When asked about their background in music, it becomes quickly evident that the girls in Laisfita been picked for their diverse influences. Shunanda has a way with international pop, Sheetal loves Bollywood but also says her strength is singing Bangla folk songs. Antora grew up singing folk songs too, but specifically mentions Rabindra Sangeet and Moumita first trained in classical vocals as a child, with her mother as her first teacher. But for Sunsilk Divas, they were in the deep end when it came to singers with folk backgrounds being assigned pop music and others being given duets to prepare in about two or three days for forthcoming rounds. Antora says, “In a band setting, I was singing songs in school (competitions) but the English songs and even patriotic songs – those were new for me. Remembering the lyrics to a completely new song and do it well, in front of the judges that too, was the most challenging.”
In turn, now that they’ve won and are on their way to challenge a few stereotypes about women musicians in Bangladesh and South Asia. There have been all-female pop bands in the country before – Khan points out Blue Birds in the Eighties and Angels in the Nineties – but judges like Sharmin Sultana Sumi says the music industry never focused specifically towards women talent. “I would like to see them as leaders in their own fields, who are creative, committed and encouraging to each other and the whole country,” she says of Laisfita. Moumita adds, “There’s a culture in our country – if she’s a girl, she has to wear a sari and she has to sing classical music. Girls can sing pop and rock, these are the main kinds of music in our country.”

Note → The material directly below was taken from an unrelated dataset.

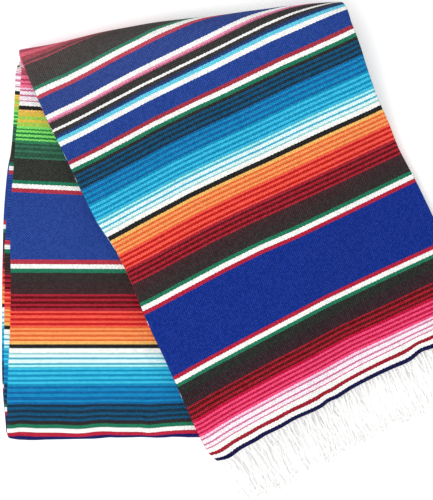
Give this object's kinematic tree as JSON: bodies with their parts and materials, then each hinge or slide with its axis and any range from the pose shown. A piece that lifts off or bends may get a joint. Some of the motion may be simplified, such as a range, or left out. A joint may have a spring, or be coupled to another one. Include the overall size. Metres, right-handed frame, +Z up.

While Creinse is working regularly to bring down international talent to the country – they had Canadian pop-rock veteran Bryan Adams stop by in 2011 and later, seasoned pop artist Richard Marx in 2017 – this is the first time they’re managing a band’s sonic and visual identity. They have the right people on board, like Creinse’s chief operating officer Kaiz Faisal Ahmed (a recent inductee into the country’s biggest rock band, Artcell) and the band manager is Ashikur Rahman, who runs a record label and raps under the moniker Franklin Tra’vious.
Khan adds, “The band is absolutely fresh and new and we’re trying to shape them up. The music industry is ruthless. They seldom give spaces to newcomers. These are things we understand and that’s why we’d like well-wishers and people who give them that support, provided they put out good work.” Currently, the four women are only singing while the songwriting is being taken care of. Shunanda says, “We don’t want to jeopardize whatever our composers are coming up with. They have a theme and lyrics. If I’m not sure of the idea, we will not interfere.”
Their debut pop-rock song, “Swapno Akhon Amar Haatey” is a jumpy, heady mix featuring an inspirational message and is composed by Hridoy Khan. Shunanda says it’s about having a positive influence, even if the journey to it is an emotional one. “If you watch something on TV or read something online, you’re often left with an empty feeling. We want every song to leave on a positive note, even if it’s talking about sad stories.”
Laisfita is on a two-year contract with Sony DADC to release material and the girls are fully aware of that it’s not the biggest window in this fast-paced music world where singles get viral attention and then quickly fade away. Moumita says, “We’ve just started our journey so there’s a lot of things to think about. We’ll do something inshallah.”